All of the data needs to be repeated exactly.
--- Begin ---
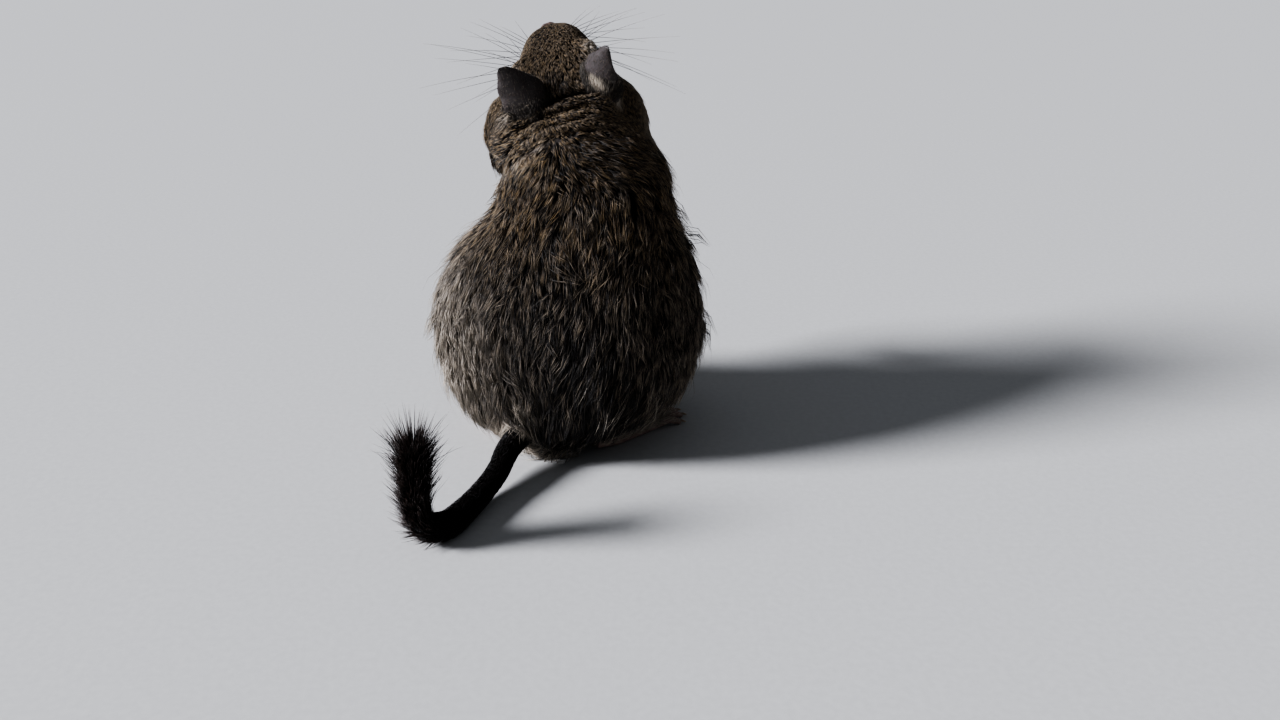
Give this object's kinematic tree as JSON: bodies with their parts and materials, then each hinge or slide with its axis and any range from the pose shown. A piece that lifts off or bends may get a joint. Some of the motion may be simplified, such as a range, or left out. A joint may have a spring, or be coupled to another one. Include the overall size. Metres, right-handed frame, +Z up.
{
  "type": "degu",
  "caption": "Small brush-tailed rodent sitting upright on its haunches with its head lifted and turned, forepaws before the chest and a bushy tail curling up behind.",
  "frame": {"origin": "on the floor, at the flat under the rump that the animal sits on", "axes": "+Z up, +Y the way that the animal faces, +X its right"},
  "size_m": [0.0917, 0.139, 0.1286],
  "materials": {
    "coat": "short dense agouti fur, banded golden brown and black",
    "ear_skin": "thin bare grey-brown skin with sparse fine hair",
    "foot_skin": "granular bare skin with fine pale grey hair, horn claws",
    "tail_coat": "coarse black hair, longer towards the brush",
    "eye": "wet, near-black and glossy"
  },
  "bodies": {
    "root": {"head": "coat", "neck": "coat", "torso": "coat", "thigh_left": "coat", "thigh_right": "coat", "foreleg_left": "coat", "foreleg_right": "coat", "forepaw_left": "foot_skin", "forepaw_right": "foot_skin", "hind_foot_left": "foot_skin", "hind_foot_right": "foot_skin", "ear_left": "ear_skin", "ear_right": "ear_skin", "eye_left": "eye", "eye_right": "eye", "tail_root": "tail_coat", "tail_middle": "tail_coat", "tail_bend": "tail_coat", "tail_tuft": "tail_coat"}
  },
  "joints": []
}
--- End ---
- Result
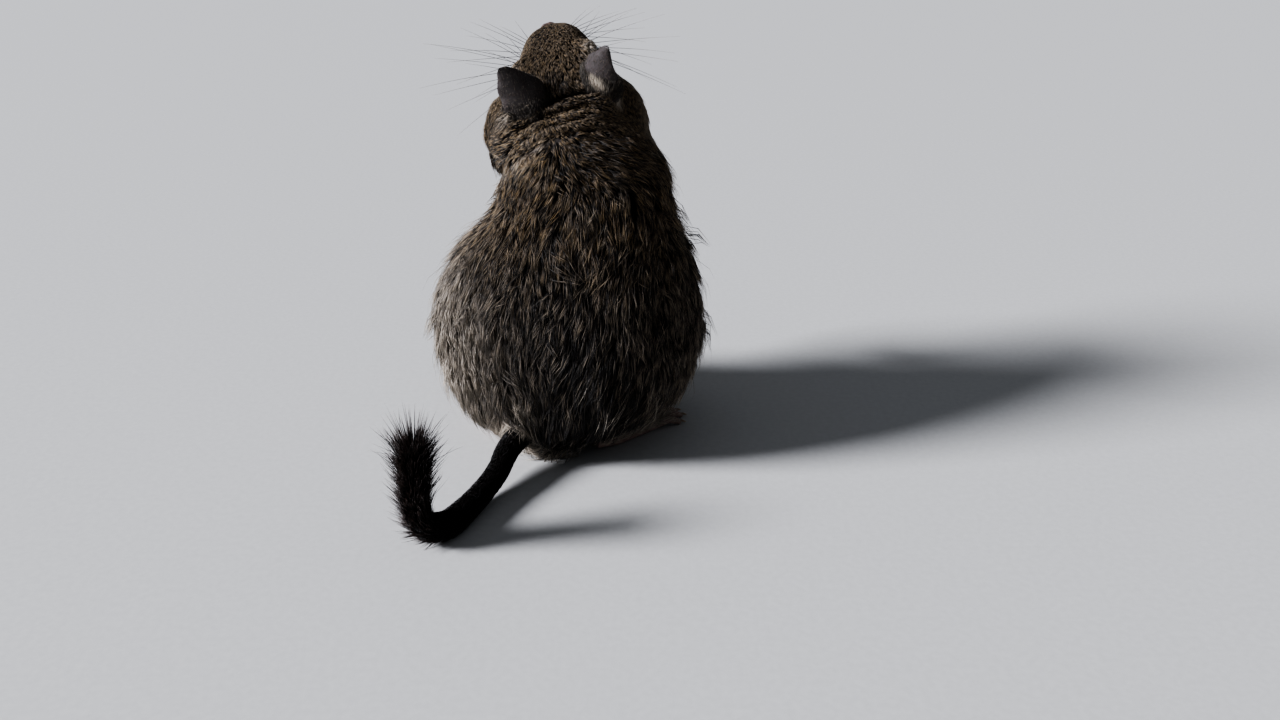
Give this object's kinematic tree as JSON: bodies with their parts and materials, then each hinge or slide with its axis and any range from the pose shown. A piece that lifts off or bends may get a joint. Some of the motion may be simplified, such as a range, or left out. A joint may have a spring, or be coupled to another one. Include the overall size. Metres, right-handed frame, +Z up.
{
  "type": "degu",
  "caption": "Small brush-tailed rodent sitting upright on its haunches with its head lifted and turned, forepaws before the chest and a bushy tail curling up behind.",
  "frame": {"origin": "on the floor, at the flat under the rump that the animal sits on", "axes": "+Z up, +Y the way that the animal faces, +X its right"},
  "size_m": [0.0917, 0.139, 0.1286],
  "materials": {
    "coat": "short dense agouti fur, banded golden brown and black",
    "ear_skin": "thin bare grey-brown skin with sparse fine hair",
    "foot_skin": "granular bare skin with fine pale grey hair, horn claws",
    "tail_coat": "coarse black hair, longer towards the brush",
    "eye": "wet, near-black and glossy"
  },
  "bodies": {
    "root": {"head": "coat", "neck": "coat", "torso": "coat", "thigh_left": "coat", "thigh_right": "coat", "foreleg_left": "coat", "foreleg_right": "coat", "forepaw_left": "foot_skin", "forepaw_right": "foot_skin", "hind_foot_left": "foot_skin", "hind_foot_right": "foot_skin", "ear_left": "ear_skin", "ear_right": "ear_skin", "eye_left": "eye", "eye_right": "eye", "tail_root": "tail_coat", "tail_middle": "tail_coat", "tail_bend": "tail_coat", "tail_tuft": "tail_coat"}
  },
  "joints": []
}